Que de l'oubli
Pauline GUÉNA

ROBERT LAFFONT
août 2013
300 p.  21 €
ebook avec DRM 15,99 €
 
 
 
 La rédaction l'a lu

On n’oublie rien

Ce roman m’a laissée longtemps songeuse. Après avoir tourné la dernière page, j’ai beaucoup réfléchi. Je tentais de relier les personnages entre eux. De me souvenir, de comprendre, comme lorsque vous visionnez un film et que, proche de la fin, vous vous dites, en vous-même, « Ah oui, voilà pourquoi il a agi comme cela au début », et que soudain tout s’explique, tout s’éclaire… On n’oublie pas « Que de l’oubli ». D’une part, parce que c’est un roman où l’on se reconnaît presque à toutes les pages. D’autre part, parce que ses personnages, même si l’on ne fait qu’effleurer leurs vies, sont terriblement attachants. Ils appartiennent à notre quotidien. On pourrait les croiser dans la rue. Ils pourraient même être toi, moi, nous, vous.

Il y a d’abord Gabriel, vingt-cinq ans, qui s’est engagé très jeune dans l’armée et qui voit sa dernière heure arriver. Il est à bord d’un camion qui explose en Afghanistan, et c’est de cet événement que démarre le récit. Autour de lui, gravitent six personnages principaux, connectés les uns aux autres. Il y a Géraldine, sa mère, qui s’est patiemment attachée à fabriquer la famille parfaite, mais qui connaîtra la destruction; Alice, sa tante, éternelle insatisfaite.; Mark, son père. Il y a aussi Harper, sa toute jeune-belle mère, grisée d’ambition, assoiffée de pouvoir, et Emma, qui part aux Etats-Unis pour décrocher le rôle de sa vie. Il y a enfin Alex, le meilleur ami de Mark, qui rêve d’écrire un livre historique.

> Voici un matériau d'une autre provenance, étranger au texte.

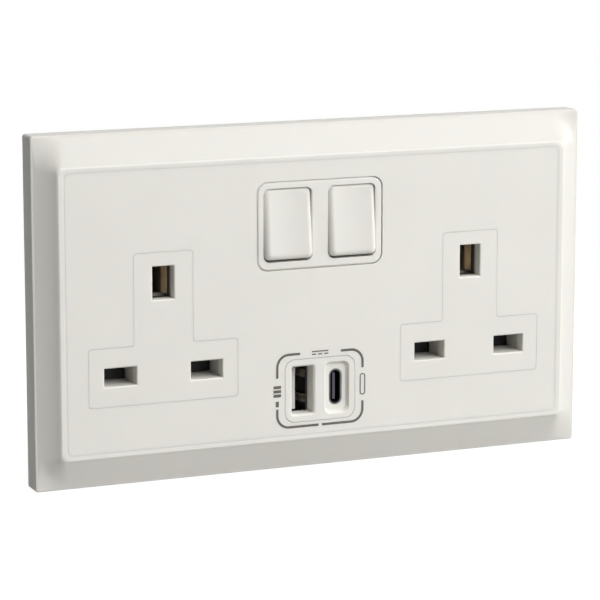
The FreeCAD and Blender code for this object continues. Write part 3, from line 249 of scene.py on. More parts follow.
# %% Shade by level
SHARE_FROM = -8.0
SLOT_LIGHT, SLOT_DARK, SLOT_SHADE, PIN_SHARE = 7.0, 5.2, (0.07, 0.065, 0.058), 0.26
LIP_LIGHT, LIP_DARK, FLANK_SHADE = 8.96, 8.72, (0.72, 0.704, 0.66)


def darken_with_depth(made, light_level, dark_level, dark, low_share=1.0):
    """Paints shade: blends the colour into a darker one between two levels.

    Y is minus the level. The blend is whole from the plate's middle line up, and low_share of it
    from SHARE_FROM down.
    """
    tree = made.node_tree
    shader = tree.nodes["Principled BSDF"]
    tint = shader.inputs["Base Color"].links[0].from_socket
    place = tree.nodes.new("ShaderNodeTexCoord")
    split = tree.nodes.new("ShaderNodeSeparateXYZ")
    fade = tree.nodes.new("ShaderNodeMapRange")
    fade.interpolation_type = "SMOOTHSTEP"
    fade.inputs["From Min"].default_value = -light_level * MM
    fade.inputs["From Max"].default_value = -dark_level * MM
    rise = tree.nodes.new("ShaderNodeMapRange")
    rise.inputs["From Min"].default_value = SHARE_FROM * MM
    rise.inputs["From Max"].default_value = 0.0
    rise.inputs["To Min"].default_value = low_share
    both = tree.nodes.new("ShaderNodeMath")
    both.operation = "MULTIPLY"
    blend = tree.nodes.new("ShaderNodeMix")
    blend.data_type = "RGBA"
    blend.inputs["B"].default_value = (*dark, 1)
    tree.links.new(place.outputs["Object"], split.inputs[0])
    tree.links.new(split.outputs["Y"], fade.inputs["Value"])
    tree.links.new(split.outputs["Z"], rise.inputs["Value"])
    tree.links.new(fade.outputs["Result"], both.inputs[0])
    tree.links.new(rise.outputs["Result"], both.inputs[1])
    tree.links.new(both.outputs[0], blend.inputs["Factor"])
    tree.links.new(tint, blend.inputs["A"])
    tree.links.new(blend.outputs["Result"], shader.inputs["Base Color"])


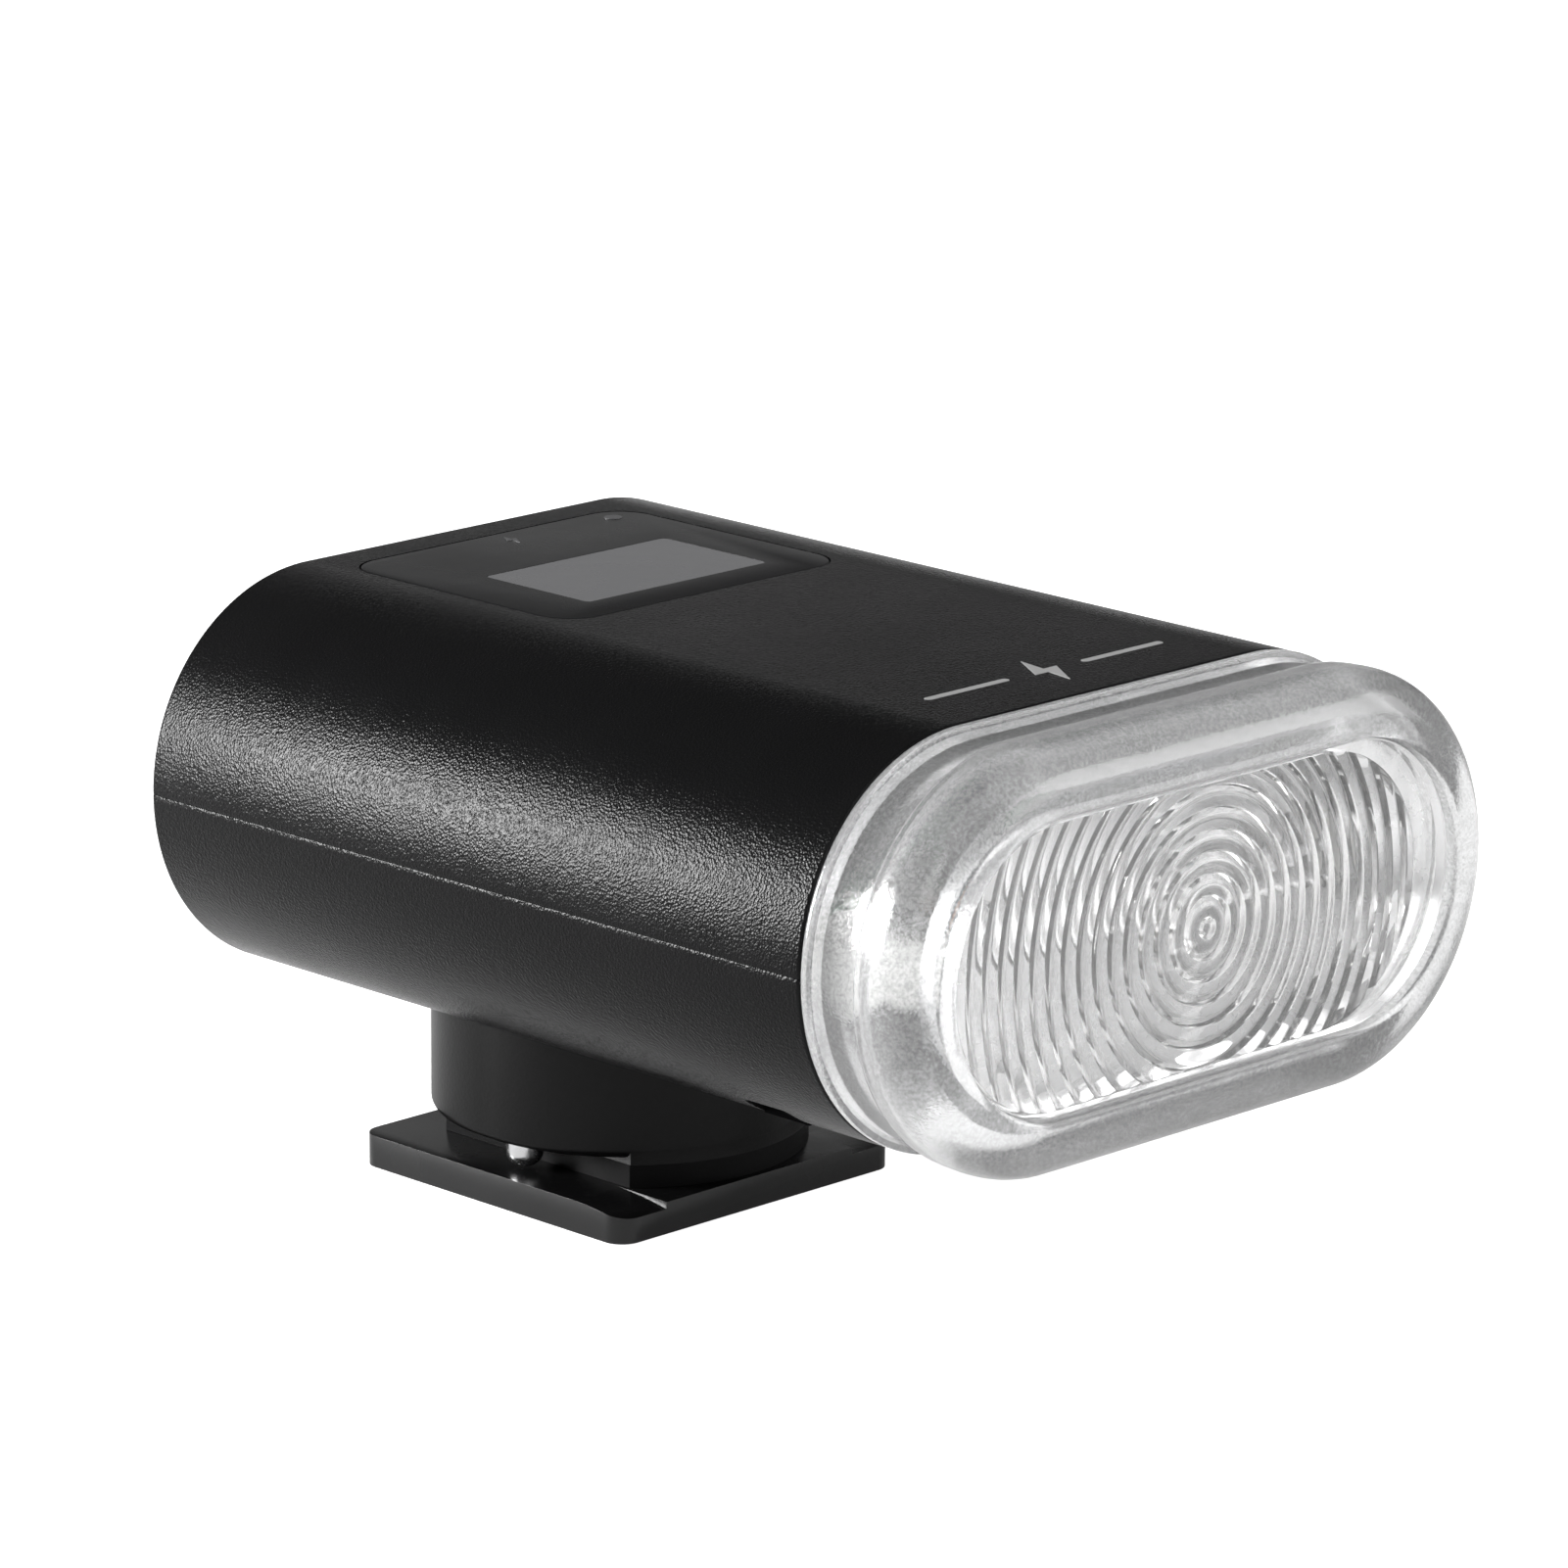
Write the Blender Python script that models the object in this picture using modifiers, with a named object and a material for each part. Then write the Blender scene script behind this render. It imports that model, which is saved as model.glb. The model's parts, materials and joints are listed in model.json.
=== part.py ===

« Que de l’oubli » est difficile à résumer. Il ne raconte pas d’histoire, mais fait plutôt la lumière sur des instants de vie, chargés d’émotion. À travers sept parcours, l’auteure a voulu raconter la perte des premières ambitions. Petit à petit, chacun construit son existence comme il l’a toujours rêvé. Avec raison, avec justesse. En fonction de ses désirs et de ses aspirations. Et un matin, c’est le réveil, brutal. Un retour sur soi, quinze ou vingt ans plus tard, lorsqu’on se rend compte qu’on a vécu, engoncé, dans un schéma gribouillé à l’avance, et que le destin nous échappe.

On peut être décontenancé par le ton de Pauline Guéna. C’est une écriture déroutante, très recherchée. Derrière chaque récit, il y a une analyse en profondeur. Elle aborde des thèmes forts : la guerre jusqu’à la mort, la maternité jusqu’à la détresse, le handicap jusqu’à la solitude, l’amour jusqu’à la folie, la séparation jusqu’à la déchirure, l’amitié jusqu’à l’oubli. Elle explore, elle creuse, elle remue la vie de ses personnages. Rien n’est dit au hasard. Rien ne reste en surface. Elle a l’art de cultiver le suspense et l’incertitude, chapitre après chapitre. Et si l’on a parfois l’impression que les récits s’entremêlent et nous perturbent, nous laissant dans l’incompréhension la plus totale, finalement, tout se retrouve et se rattache. C’est brillant, intelligent, subtil, intimiste, et délicieux.